CNIT (Coding-NonCoding Identifying Tool) software is a powerful signature tool to effectively distinguish between protein-coding and non-coding sequences by profiling adjoining nucleotide triplets ANT based on sequence intrinsic composition, especially for classification of incomplete transcripts and sense-antisense transcript pairs. Last version of CNCI1 is widely used by worldwide researchers. For better serve for scientific community and to make users distinguish transcripts more conveniently, we update CNIT to CNIT. It can discriminate the coding and non-coding transcripts faster, more accurately, in more species, especially for plants. Here, we provide an online version of CNIT.

2. CNIT Online Input

CNIT accepts RNA transcript sequences in fasta format.

2.1 Submit requirement

Fasta format:

Size requirement: Less than 10000 lines in input box and no line limitation in batch model. Maximum allowable upload file size is 50 Mb.

Name requirement: Sequence names beginning with ‘>’ symbol are required.

Sequence requirement: Only characters in DNA and RNA sequences are case ignoring, such as ATCGUatcgu.

GTF format are supported when you install the CNIT standalone version on most Linux-based operating systems not in Web temporarily.

2.2 How to submit the RNA transcript sequences?

There are two ways to submit RNA transcript sequences:

1) Paste RNA sequences in fasta format into the big input box at the home page.

2) Upload fasta file by the batch operation.

3. CNIT Results Output

The results will be stored on our server for seven days, you can retrieve your result via the job-ID link.

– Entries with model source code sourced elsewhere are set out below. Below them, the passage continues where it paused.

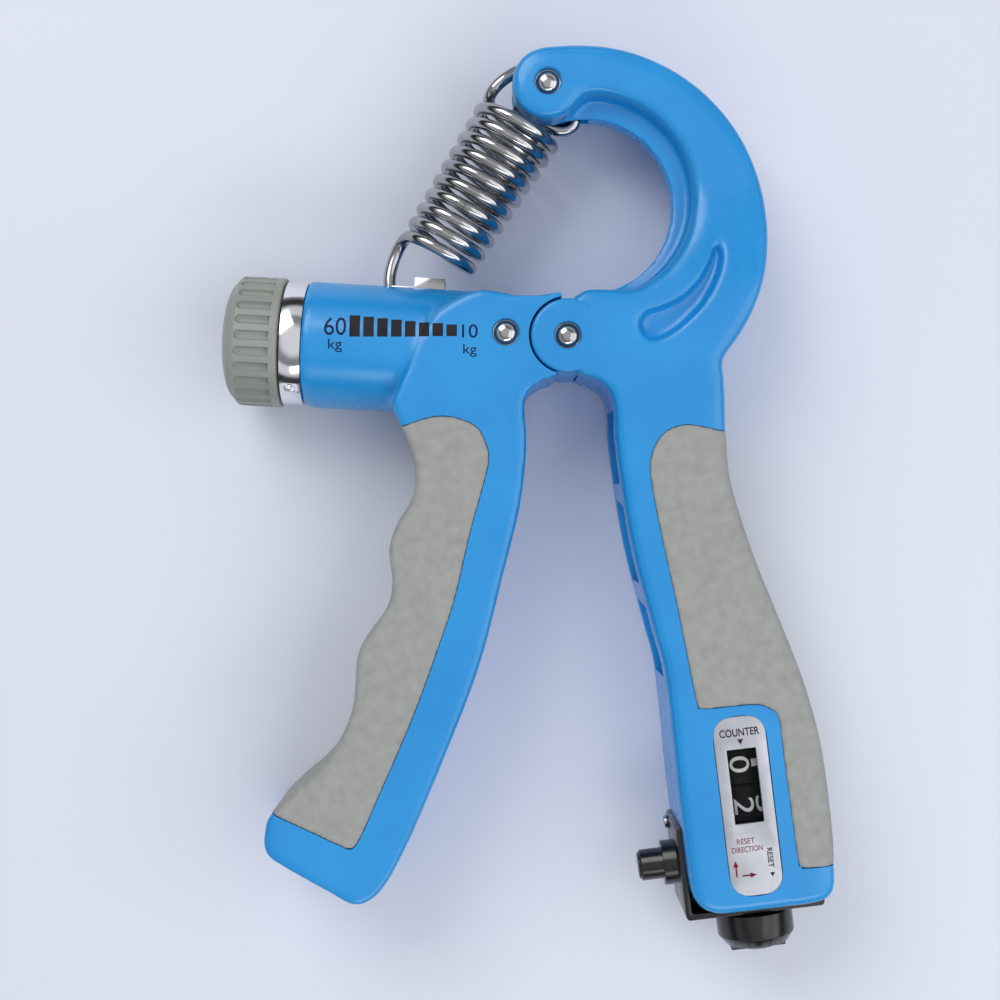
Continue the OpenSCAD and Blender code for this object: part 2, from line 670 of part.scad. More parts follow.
module reset_knob() color("black") in_counter() difference() {
    union() {
        rod_y(-24, housing_bottom - cover_t - 0.4, 0, arbor_z, reset_r);
        translate([0, -24, arbor_z]) rotate([90, 0, 0]) rotate_extrude()
            polygon([[0, -0.5], [reset_r, -0.5], [reset_r, 0], [5.6, 1.6], [3, 2.6], [0, 2.6]]);
        box([-4.8, -26.8, arbor_z - 1.3], [4.8, -23.5, arbor_z + 1.3]);
    }
    rod_y(-25.4, -18, 0, arbor_z, arbor_r);
    rod_y(-30, -25, 0, arbor_z, 0.6);
    rod_y(-30, -26.1, 0, arbor_z, 1.2);
}

module reset_screw() color("silver") in_counter() {
    rod_y(-26.7, -26.1, 0, arbor_z, 1.1);
    rod_y(-26.2, -25.45, 0, arbor_z, 0.55);
}

module count_plunger() color("black") in_counter() {
    rod_x(plunger_tip + 0.4, -11, plunger_y, mid, plunger_r);
    rod_x(plunger_tip, plunger_tip + 1, plunger_y, mid, plunger_r - 0.4);
    rod_x(-11.1, -10.4, plunger_y, mid, 3.4);
    rod_x(-11, -0.4, plunger_y, mid, 1.2);
}

// Spring-steel leaf behind the plunger's flange that pushes the ratchet
module drive_pawl() color("silver") in_counter() difference() {
    union() {
        box([-10.38, -13.4, 9.4], [-10, -5.3, 14.6]);
        box([-10.38, -6.6, 9.4], [-1.5, -5.3, 9.8]);
    }
    rod_x(-12, -9, plunger_y, mid, 1.2);
}

module plunger_spring() color("silver") in_counter()
    for (i = [0 : 6]) translate([-9.7 + 1.1 * i, plunger_y, mid]) rotate([0, 90, 0])
        rotate_extrude() translate([1.9, 0]) circle(0.25, $fn = 16);

// Leaf on the frame's back plate that holds the ratchet between steps
module detent_spring() color("silver") in_counter() {
    box([5.4, -6.5, 4.42], [8.6, -4.6, 4.8]);
    box([5.4, -6.5, 4.42], [5.8, -4.6, 12.4]);
}

right_shell();
right_grip();
left_shell();
left_grip();
pivot_rivet();
pivot_bush();
top_rivet();
anchor_rivet();
screw_bearing();
barrel_collar();
thrust_washer();
tension_screw();
tension_knob();
knob_screw();
knob_cap();
travelling_nut();
hook_pin();
spring_eye_bush();
spring_upper();
spring_middle();
spring_lower();
counter_cover();
cover_screws();
counter_frame();
label_plate();
window_lens();
units_wheel();
tens_wheel();
reset_arbor();
reset_knob();
reset_screw();
count_plunger();
drive_pawl();
plunger_spring();
detent_spring();
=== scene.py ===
# %% [markdown]
# # A hand grip strengthener, piece by piece
# Two plastic handles turn on a riveted hinge, and a coil spring pulls against them. A fluted knob at the
# end of a barrel sets the load, and a small counter in the right handle counts the squeezes. The packed
# model gives every size and every moving body. This lesson builds the shapes and finishes that are seen.

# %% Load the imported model
import math
import bmesh
import bpy
from mathutils import Matrix, Vector
from mathutils.bvhtree import BVHTree


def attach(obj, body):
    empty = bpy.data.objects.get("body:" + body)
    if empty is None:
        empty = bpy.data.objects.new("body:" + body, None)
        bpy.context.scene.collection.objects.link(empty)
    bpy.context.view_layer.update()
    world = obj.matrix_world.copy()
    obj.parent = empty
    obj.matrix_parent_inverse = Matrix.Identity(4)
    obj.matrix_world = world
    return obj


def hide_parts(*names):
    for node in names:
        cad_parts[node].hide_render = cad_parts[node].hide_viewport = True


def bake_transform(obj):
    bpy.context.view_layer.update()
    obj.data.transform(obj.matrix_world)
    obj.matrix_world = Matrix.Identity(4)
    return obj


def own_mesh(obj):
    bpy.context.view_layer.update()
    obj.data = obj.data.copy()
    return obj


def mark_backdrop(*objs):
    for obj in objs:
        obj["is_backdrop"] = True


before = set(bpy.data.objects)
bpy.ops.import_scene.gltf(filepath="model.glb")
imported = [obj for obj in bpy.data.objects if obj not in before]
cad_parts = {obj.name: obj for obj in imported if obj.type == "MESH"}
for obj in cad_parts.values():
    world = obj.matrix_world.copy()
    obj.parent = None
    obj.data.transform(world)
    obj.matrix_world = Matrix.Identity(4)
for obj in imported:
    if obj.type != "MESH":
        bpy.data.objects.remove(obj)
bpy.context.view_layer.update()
mm = 0.001
print("CAD nodes:", len(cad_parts))

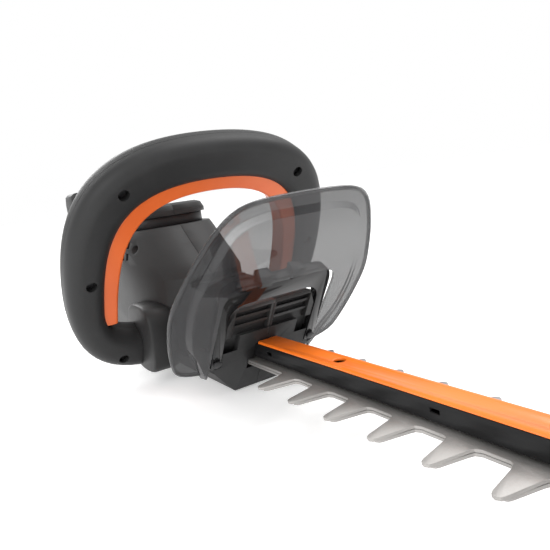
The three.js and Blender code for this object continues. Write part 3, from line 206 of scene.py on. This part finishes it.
# %% [markdown]
# ## Finishes
# Each finish starts from the same recipe: the slow noise shifts the colour and the roughness a
# little, dust lightens what looks up, and the fine grain bends the light. What differs is how much.
# %% The recipe
def finish(name, dark, light, rough, grain_scale=900.0, bump=0.05, wear_color=None, amount=0.3,
           metallic=0.0, specular=0.5, stretch=(1, 1, 1)):
    """A procedural finish between two tones, with roughness from rough[0] to rough[1]."""
    made = bpy.data.materials.new(name)
    made.use_nodes = True
    tree = made.node_tree
    shader = tree.nodes["Principled BSDF"]
    shader.inputs["Metallic"].default_value = metallic
    shader.inputs["Specular IOR Level"].default_value = specular
    place = place_node(tree, "ShaderNodeTexCoord")
    mapped = place_node(tree, "ShaderNodeMapping", {
        "Vector": place.outputs["Object"], "Scale": stretch,
    })
    texture = place_node(tree, "ShaderNodeGroup", node_tree=grain)
    tree.links.new(mapped.outputs["Vector"], texture.inputs["Vector"])
    texture.inputs["Scale"].default_value = grain_scale
    worn = place_node(tree, "ShaderNodeGroup", node_tree=wear)
    tree.links.new(place.outputs["Object"], worn.inputs["Vector"])
    worn.inputs["Amount"].default_value = amount
    ramp = place_node(tree, "ShaderNodeValToRGB", {"Fac": texture.outputs["Tone"]})
    ramp.color_ramp.elements[0].position = 0.3
    ramp.color_ramp.elements[0].color = (*dark, 1)
    ramp.color_ramp.elements[1].position = 0.7
    ramp.color_ramp.elements[1].color = (*light, 1)
    color = ramp.outputs["Color"]
    rubbed = wear_color or tuple(min(1, c * 1.5 + 0.01) for c in light)
    mix = place_node(tree, "ShaderNodeMixRGB", {
        "Fac": worn.outputs["Wear"], "Color1": color, "Color2": (*rubbed, 1),
    })
    dusty = place_node(tree, "ShaderNodeMixRGB", {
        "Fac": worn.outputs["Dust"], "Color1": mix.outputs["Color"],
        "Color2": (*[c * 0.85 + 0.03 for c in light], 1),
    })
    tree.links.new(dusty.outputs["Color"], shader.inputs["Base Color"])
    sheen = place_node(tree, "ShaderNodeMapRange", {
        "Value": texture.outputs["Tone"], "From Min": 0.3, "From Max": 0.7,
        "To Min": rough[0], "To Max": rough[1],
    })
    tree.links.new(sheen.outputs["Result"], shader.inputs["Roughness"])
    bent = place_node(tree, "ShaderNodeBump", {
        "Height": texture.outputs["Height"], "Strength": bump, "Distance": 0.0003,
    })
    tree.links.new(bent.outputs["Normal"], shader.inputs["Normal"])
    return made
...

3.1 CNIT results: html view

CNIT results html view gives an overview of coding status of the input sequences. Each row corresponds to one input sequence. The columns show the Transcript ID, the coding/noncoding classification label (Index), the coding probability score (CNIT Score) The results can be copied, printed and downloaded directly from our server in different file formats such Excel, PDF, csv.

3.2 CNIT results details

Results details consist of the most-like CDS (MLCDS) region detail (Figure A), Sequence (Figure B) and CNIT Score Detail Plot: Red line represents the correct transcriptional reading frame and other five lines (blue or green) represent other five reading frames, green line indicates the distribution of the coverage (the right y-axis) of the MLCDS region for each protein-coding transcript across the normalized length, here, we show identification result of coding and noncoding sequence sample (Figure C). Moreover, you blast your sequence in NONCODE database in this page directly.

4. FAQ

The framework of CNIT

The top panel shows the process of a sequence in a testing set. For a given sequence, six MLCDS regions (represented by six lines) are identified from six reading frames (represented by six color arrow lines) using a sliding window and dynamic programming algorithm. Then, an MLCDS region with a maximal S-score is selected to incorporate into an Xgboost. The bottom panel shows the training and classification process. Reliable protein-coding and non-coding sequences are used as a training set, and four features including 67 values are extracted to train Xgboost, which classifies the incorporating sequence into protein-coding or non-coding sequence.

The global prediction for CNIT

Here, we showed the prediction of CNIT for 37 species (11 animal species, 26 plant species) with the corresponding AUC value.

What's new in CNIT?

In comparison with CNCI, CNIT runs∼200 times faster than CNIT and exhibits more accurate in more species, especially for plants, when using Human and Arabidopsis data as training sets. Because CNIT can classify protein-coding and non-coding RNAs solely based on sequence intrinsic composition as CNCI, it is potentially applicable to a variety of species without whole-genome sequence or with poorly annotated information. The last but not the least, the updated model in CNIT can identify the most species in existing software of distinguish transcripts coding probability.